Publishing Paranormal Interactivity

I’ve published the transcript of a talk I gave at An Event Apart in 2010. It’s mostly about interaction design, with a couple of diversions into progressive enhancement and personality in products. It’s called Paranormal Interactivity.

I had a lot of fun with this talk. It’s interspersed with videos from The Hitchhiker’s Guide To The Galaxy, Alan Partridge, and Super Mario, with special guest appearances from the existentialist chalkboard and Poshy’s upper back torso.

If you don’t feel like reading it, you can always watch the video or listen to the audio.

Adactio: Articles—Paranormal Interactivity on Huffduffer

You could even look at the slides but, as I always say, they won’t make much sense without the context of the presentation.

GREY GOOSE® Vodka | The World’s Best Tasting Vodka

This beautiful site not only features the oh-so-trendy vertical parallax, but it’s responsive too. Impressive!

* { box-sizing: border-box } FTW « Paul Irish

Paul quite rightly sings the praises of box-sizing: border-box — this is something that Microsoft got right and the spec got wrong. I never thought of making it part of a universal reset though.

Science Hackday Dublin | Yay! Science

Dublin is hosting a Science Hack Day on the weekend of March 3rd-4th. Put your name down now.

dConstruct Audio Archive

Clearleft has been running dConstruct since 2005. You can still visit the site for each year:

  1. 2005
  2. 2006
  3. 2007
  4. 2008
  5. 2009
  6. 2010
  7. 2011

Right from the first event, we recorded and released a podcast of the talks—thanks to Drew’s l33t audio skillz—and all of those audio files are still online. That’s quite a collection of aural goodies. So we decided to put them all together in one place. I give you…

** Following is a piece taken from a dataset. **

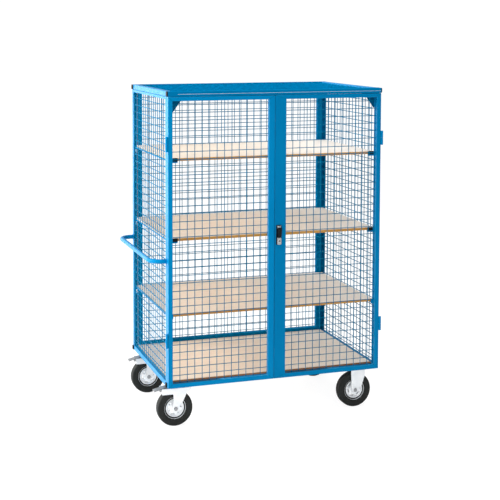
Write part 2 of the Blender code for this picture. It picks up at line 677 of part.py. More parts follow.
# Fork leg edges: (x from the axle, z). Left from the top down, right from below up;
# each leg also has a top edge between the two x values given first.
# The swivel cheek reaches back over the top of the tyre, beside the pedal.
SWIVEL_LEG = ((-0.078, 0.0905), [(-0.078, 0.172), (-0.013, 0.172), (-0.013, 0.136)],
              [(0.040, 0.136), (0.062, 0.182), (0.0905, 0.207)])
FIXED_LEG = ((-0.026, 0.0595), [(-0.024, 0.118)], [(0.038, 0.118), (0.059, 0.182)])


def legs(center, shape, top):
    """The two fork legs beside a wheel, round about the axle."""
    (top_left, top_right), left, right = shape
    x, y, z = center
    angles = [math.pi * (0.93 + 1.14 * k / 6) for k in range(7)]
    points = [(x + dx, height) for dx, height in [(top_left, top), *left]]
    points += [(x + LEG_EYE_R * math.cos(a), z + LEG_EYE_R * math.sin(a)) for a in angles]
    points += [(x + dx, height) for dx, height in [*right, (top_right, top)]]
    return [outline([points], LEG, at_y(y + k * (LEG_Y + LEG / 2))) for k in (-1, 1)]


def top_plate(x, y):
    return box(x - TOP_HALF[0], x + TOP_HALF[0], y - TOP_HALF[1], y + TOP_HALF[1],
               Z_MOUNT - TOP_T, Z_MOUNT)


def caster(name, x, y, swivel):
    center = (x - (TRAIL if swivel else 0), y, WHEEL_R)
    joint = None
    if swivel:
        joint = pivot("caster_%s_axis" % name, (x, y, 0))
        plate = join([top_plate(x, y), rod((x, y, Z_MOUNT - 0.0085), 0.0330, 0.0090, "Z", 20)])
        finish(plate, "caster_%s_plate" % name, ZINC, smooth=30)
        low = CROWN_TOP - CROWN_T
        crown = box(x - 0.0880, x + 0.0340, y - LEG_Y - LEG, y + LEG_Y + LEG, low, CROWN_TOP)
        solids = [crown, *legs(center, SWIVEL_LEG, low + LEG_LAP)]
    else:
        solids = [top_plate(x, y), *legs(center, FIXED_LEG, Z_MOUNT - TOP_T + LEG_LAP)]
    fork = join(solids, cuts=[rod(center, AXLE_HOLE_R, 0.09, "Y", 12)])
    finish(fork, "caster_%s_fork" % name, ZINC, joint)
    finish(axle(center), "caster_%s_axle" % name, ZINC, joint)
    wheel_axis = pivot("wheel_%s_axis" % name, center, joint)
    finish(turned(RIM_PROFILE, center), "wheel_%s_rim" % name, ZINC, wheel_axis, smooth=30)
    finish(turned(TYRE_PROFILE, center), "wheel_%s_tyre" % name, RUBBER, wheel_axis, smooth=30)
    if swivel:
        pedal_x = x + PEDAL_X
        pedal_axis = pivot("pedal_%s_axis" % name, (pedal_x, y, PEDAL_Z), joint)
        tread = [(pedal_x + dx, PEDAL_Z + dz) for dx, dz in PEDAL_PROFILE]
        finish(outline([tread], PEDAL_WIDTH, at_y(y)), "caster_%s_pedal" % name, ZINC,
               pedal_axis)


# The pair at the push bow swivels.
for side, side_name in ((-1, "left"), (1, "right")):
    for end, end_name in ((-1, "front"), (1, "rear")):
        caster(end_name + "_" + side_name, side * CASTER_X, CASTER_Y[end], swivel=side < 0)

bpy.context.view_layer.update()
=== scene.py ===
import json
import math

import bmesh
import bpy
from mathutils import Matrix, Vector


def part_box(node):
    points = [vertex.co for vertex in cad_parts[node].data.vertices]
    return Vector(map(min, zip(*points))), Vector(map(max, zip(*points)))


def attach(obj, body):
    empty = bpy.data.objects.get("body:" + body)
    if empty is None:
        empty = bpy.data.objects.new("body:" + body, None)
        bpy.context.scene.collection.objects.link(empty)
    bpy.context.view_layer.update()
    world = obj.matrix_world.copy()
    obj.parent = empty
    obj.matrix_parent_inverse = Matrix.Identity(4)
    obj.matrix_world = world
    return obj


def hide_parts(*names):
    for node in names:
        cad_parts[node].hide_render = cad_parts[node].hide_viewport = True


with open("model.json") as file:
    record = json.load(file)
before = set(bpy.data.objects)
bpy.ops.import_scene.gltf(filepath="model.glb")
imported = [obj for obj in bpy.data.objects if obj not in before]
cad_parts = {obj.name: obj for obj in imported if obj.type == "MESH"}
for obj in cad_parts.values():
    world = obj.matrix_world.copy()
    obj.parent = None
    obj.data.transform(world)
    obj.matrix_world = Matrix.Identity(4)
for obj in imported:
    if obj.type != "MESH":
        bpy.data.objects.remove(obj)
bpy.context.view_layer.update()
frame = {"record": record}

BODY = {n: b for b, ns in frame["record"]["behaviour"]["bodies"].items() for n in ns}

# ------------------------------------------------------------------ places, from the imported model
base_lo, base_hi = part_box("base_frame")
door_lo, door_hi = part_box("door_left_frame")
OX = (base_lo.x + base_hi.x) / 2
OY = (door_lo.y + base_hi.y) / 2
OFF = Vector((OX, OY, 0))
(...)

The dConstruct Audio Archive.

Michelle came up with the visual design—evolving it from last year’s dConstruct site—while I worked on the build. The small-screen and large-screen layouts were designed simultaneously and then I took a small-screen first approach to building it, progressively layering on the wider layouts and tweaking for the in-between states that didn’t have mock-ups. It was a lot of fun.

dConstruct Archive (320) dConstruct Archive (480) dConstruct Archive (600) dConstruct Archive (800) dConstruct Archive (1024) dConstruct Archive (1550)

There’s nothing very complicated going on in the back end. I’m just using a JSON file to store all the info about the talks and I’m piggybacking on the dConstruct Huffduffer account to offer up podcast feeds by year and by category. The categories are fairly arbitrary and unscientific but they give a good indication of the kind of topics that dConstruct speakers have covered over the years …and you can see the trend of each topic over time in a sparkline on each category page, generated by Google’s Chart API.

One tricky challenge was figuring out how to handle the images of speakers to make them responsive. Initially I was looking at Andy’s context-aware responsive images because the small-screen single-column layout often displayed wider images than on a larger screen’s multiple-column layout. In the end though, I decided that my time would be better spent optimising the images for every screen by getting the file sizes as low as I could so I spent a lot of time in Photoshop blurring backgrounds and messing with export settings. So while the images are all 450 pixels wide by 300 pixels tall, the average file size is around 20K. That’s not ideal for small-screen, low-bandwidth devices that are squishing the images down but I figured it was a good start.

There’s still lots more I’d like to tweak (I need to add links to slides, transcripts and videos where available) but rather than wait for everything to be perfect, I thought I might as well launch it now and continue to work on it.

So feel free to explore the archive, find some talks you like, subscribe to a podcast of your liking or huffduff anything that catches your ear.

And if listening to all the previous talks piques your interest, you’ll be happy to that dConstruct will be back this year …and it’s going to be splendid!